I found this blurb on the web site from the National Gallery of Art in Washington, DC about the wonderful Dutch painting exhibit that was held from February 1–May 3, 2009.
Pride of Place: Dutch Cityscapes of the Golden Age
Overview: 49 paintings and 23 maps, prints, and illustrated books by some 40 Dutch artists were shown in this exhibition surveying the tradition of Dutch cityscape painting from its origins in 16th-century maps and city profiles through 17th-century depictions of Dutch cities, including genre paintings of daily life. Jan van Goyen's 15-foot View of The Hague from the Southeast, painted for the town hall of that city, was included in the Washington venue of the exhibition.
Exhibition curator Arthur K. Wheelock Jr. presented an auditorium lecture, City Views: Pride and Prosperity in the Dutch Golden Age on the opening day of the exhibition. Teacher workshops were held on February 21 and 28. A family weekend, "Weekend in the Dutch Republic," was held on April 25 and 26. A miniature Dutch canal house (conceived by Cookie Ziemba and designed by Peter Mattinson), the imagined home of painter Pieter de Hooch, was on display in the Founders Room during the family weekend. A teen studio program, "Painting: Approaches to Perspective," also was held in conjunction with the exhibition. Inspired by the exhibition, concerts of music of the Dutch Golden Age were held during March. The Garden Café served a special menu of Dutch cuisine as Cafè Amsterdam.

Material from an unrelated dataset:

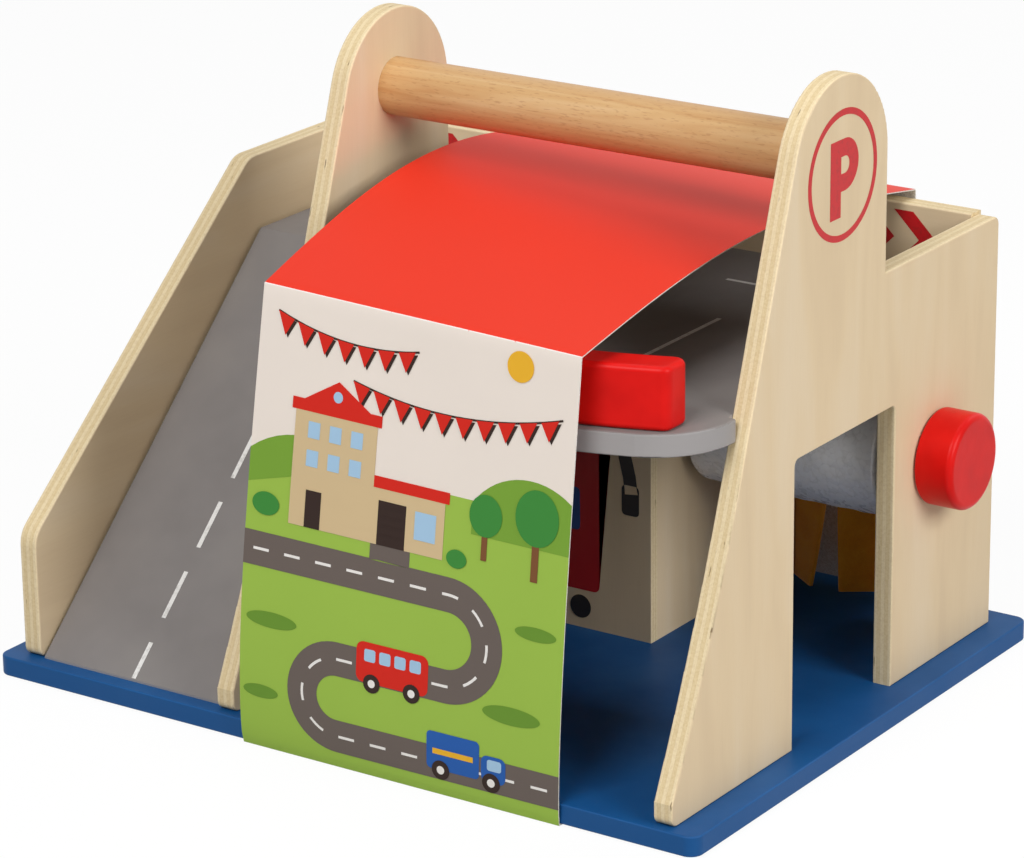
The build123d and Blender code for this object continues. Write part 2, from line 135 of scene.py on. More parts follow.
# ---- materials
def linear(hex_colour):
    """An sRGB hex colour as linear RGBA."""
    channels = [int(hex_colour[i:i + 2], 16) / 255 for i in (1, 3, 5)]
    return tuple(c / 12.92 if c <= 0.04045 else ((c + 0.055) / 1.055) ** 2.4 for c in channels) + (1.0,)


def stretched(axis, along, across):
    """A pattern scale that differs along one axis."""
    return tuple(along if name == axis else across for name in "XYZ")


# sockets of a Mix node that share a name with others
VALUE_A, VALUE_B = 2, 3
COLOUR_A, COLOUR_B = 6, 7
MIXED = 2


def add(tree, kind, inputs=None, stops=None, **settings):
    """Add a node; an input takes a value or another node's socket, and stops fill a colour ramp."""
    made = tree.nodes.new(kind)
    for name, value in settings.items():
        setattr(made, name, value)
    for name, value in (inputs or {}).items():
        if isinstance(value, bpy.types.NodeSocket):
            tree.links.new(value, made.inputs[name])
        else:
            made.inputs[name].default_value = value
    if stops:
        elements = made.color_ramp.elements
        while len(elements) < len(stops):
            elements.new(0.5)
        for element, (position, colour) in zip(elements, stops):
            element.position = position
            element.color = linear(colour) if isinstance(colour, str) else (colour, colour, colour, 1)
    return made


def new_material(name):
    """An empty node material with its shader and output, joined, and its Object coordinates."""
    material = bpy.data.materials.new(name)
    material.use_nodes = True
    tree = material.node_tree
    tree.nodes.clear()
    shader = add(tree, "ShaderNodeBsdfPrincipled")
    add(tree, "ShaderNodeOutputMaterial", {"Surface": shader.outputs["BSDF"]})
    return material, tree, shader, add(tree, "ShaderNodeTexCoord").outputs["Object"]


def birch_plywood(name, thickness_axis, start, thickness, grain_axis, face="#E1CAA6", plies=5):
    """Sanded birch plywood under a thin matt varnish: a pale, faintly mottled rotary-cut face, and
    on the edges its plies, which show by turns as smooth long grain and as rougher end grain."""
    material, tree, shader, place = new_material(name)
    split = add(tree, "ShaderNodeSeparateXYZ", {0: place})

    # face: long soft clouds of a rotary-cut veneer, 12 mm wide, and pores 0.5 mm wide
    along = stretched(grain_axis, 7.0, 40.0)
    fine = stretched(grain_axis, 42.0, 1200.0)
    clouds_place = add(tree, "ShaderNodeMapping", {"Vector": place, "Scale": along})
    clouds = add(tree, "ShaderNodeTexNoise", {
        "Vector": clouds_place.outputs[0], "Scale": 1.0, "Detail": 2.0, "Roughness": 0.4, "Distortion": 0.8,
    })
    pores_place = add(tree, "ShaderNodeMapping", {"Vector": place, "Scale": fine})
    pores = add(tree, "ShaderNodeTexNoise", {
        "Vector": pores_place.outputs[0], "Scale": 1.0, "Detail": 2.0, "Roughness": 0.6,
    })
    cloud_colour = add(tree, "ShaderNodeValToRGB", {"Fac": clouds.outputs["Fac"]}, stops=[
        (0.25, "#DAC29F"), (0.5, face), (0.75, "#E4D0B1"),
    ])
    pore_colour = add(tree, "ShaderNodeValToRGB", {"Fac": pores.outputs["Fac"]}, stops=[
        (0.3, "#D8C6A8"), (0.55, "#FFFFFF"),
    ])
    face_colour = add(tree, "ShaderNodeMix", {
        "Factor": 0.05, COLOUR_A: cloud_colour.outputs["Color"], COLOUR_B: pore_colour.outputs["Color"],
    }, data_type="RGBA", blend_type="MULTIPLY")

    # edge: share of the way through the board, made slightly wavy
    wave = add(tree, "ShaderNodeTexNoise", {
        "Vector": place, "Scale": 30.0, "Detail": 2.0,
    })
    depth = split.outputs[thickness_axis]
    share = add(tree, "ShaderNodeMath", {0: depth, 1: start}, operation="SUBTRACT")
    share = add(tree, "ShaderNodeMath", {0: share.outputs[0], 1: thickness}, operation="DIVIDE")
    shift = add(tree, "ShaderNodeMath", {0: wave.outputs["Fac"], 1: 0.06, 2: -0.03}, operation="MULTIPLY_ADD")
    share = add(tree, "ShaderNodeMath", {0: share.outputs[0], 1: shift.outputs[0]}, operation="ADD")
    layer = add(tree, "ShaderNodeMath", {0: share.outputs[0], 1: float(plies)}, operation="MULTIPLY")
    odd = add(tree, "ShaderNodeMath", {0: layer.outputs[0], 1: 2.0}, operation="MODULO")
    ply_colour = add(tree, "ShaderNodeValToRGB", {"Fac": add(
        tree, "ShaderNodeMath", {0: odd.outputs[0], 1: 2.0}, operation="DIVIDE").outputs[0]}, stops=[
        (0.0, "#D8C096"), (0.02, "#EAD8B3"), (0.48, "#E9D6AF"), (0.5, "#CDB283"), (0.53, "#E2CDA2"),
        (0.97, "#E0CA9E"), (1.0, "#D8C096"),
    ])
    # end grain is speckled, with a few small voids in the plies
    speckle = add(tree, "ShaderNodeTexNoise", {
        "Vector": place, "Scale": 900.0, "Detail": 2.0, "Roughness": 0.7,
    })
    speckle_colour = add(tree, "ShaderNodeValToRGB", {"Fac": speckle.outputs["Fac"]}, stops=[
        (0.3, "#C8B08A"), (0.6, "#FFFFFF"),
    ])
    flaw_stretch = stretched(thickness_axis, 520.0, 75.0)
    flaw_place = add(tree, "ShaderNodeMapping", {"Vector": place, "Scale": flaw_stretch})
    flaw = add(tree, "ShaderNodeTexNoise", {"Vector": flaw_place.outputs[0], "Scale": 1.0, "Detail": 3.0})
    flaw_mask = add(tree, "ShaderNodeValToRGB", {"Fac": flaw.outputs["Fac"]}, stops=[(0.69, 0.0), (0.74, 0.8)])
    edge_colour = add(tree, "ShaderNodeMix", {
        "Factor": 0.25, COLOUR_A: ply_colour.outputs["Color"], COLOUR_B: speckle_colour.outputs["Color"],
    }, data_type="RGBA", blend_type="MULTIPLY")
    edge_colour = add(tree, "ShaderNodeMix", {
        "Factor": flaw_mask.outputs["Color"], COLOUR_A: edge_colour.outputs[MIXED], COLOUR_B: linear("#6E4F30"),
    }, data_type="RGBA")

    # faces look along the thickness, edges across it
    facing = add(tree, "ShaderNodeSeparateXYZ", {0: add(tree, "ShaderNodeTexCoord").outputs["Normal"]})
    facing = add(tree, "ShaderNodeMath", {0: facing.outputs[thickness_axis]}, operation="ABSOLUTE")
    is_face = add(tree, "ShaderNodeValToRGB", {"Fac": facing.outputs[0]}, stops=[(0.55, 0.0), (0.9, 1.0)])
    colour = add(tree, "ShaderNodeMix", {
        "Factor": is_face.outputs["Color"],
        COLOUR_A: edge_colour.outputs[MIXED], COLOUR_B: face_colour.outputs[MIXED],
    }, data_type="RGBA")
    tree.links.new(colour.outputs[MIXED], shader.inputs["Base Color"])
    rough = add(tree, "ShaderNodeValToRGB", {"Fac": pores.outputs["Fac"]}, stops=[(0.3, 0.6), (0.7, 0.56)])
    tree.links.new(rough.outputs["Color"], shader.inputs["Roughness"])
    height = add(tree, "ShaderNodeMix", {
        "Factor": is_face.outputs["Color"], VALUE_A: speckle.outputs["Fac"], VALUE_B: pores.outputs["Fac"],
    })
    bump = add(tree, "ShaderNodeBump", {"Height": height.outputs[0], "Strength": 0.05, "Distance": 0.3 * MM})
    tree.links.new(bump.outputs[0], shader.inputs["Normal"])
    shader.inputs["IOR"].default_value = 1.45
    shader.inputs["Specular IOR Level"].default_value = 0.25
    return material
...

The exhibition was organized by the National Gallery of Art, Washington, and the Royal Picture Gallery Mauritshuis, The Hague. Arthur K. Wheelock Jr., curator of northern baroque painting, National Gallery of Art, Washington, and Ariane van Suchtelen, curator, Royal Picture Gallery Mauritshuis, The Hague, were exhibition curators. The exhibition was made possible by Greg and Candy Fazakerley and Eijk and Rose-Marie van Otterloo. It was supported by an indemnity from the Federal Council on the Arts and the Humanities. The exhibition booklet was made possible by Mrs. Henry H. Weldon.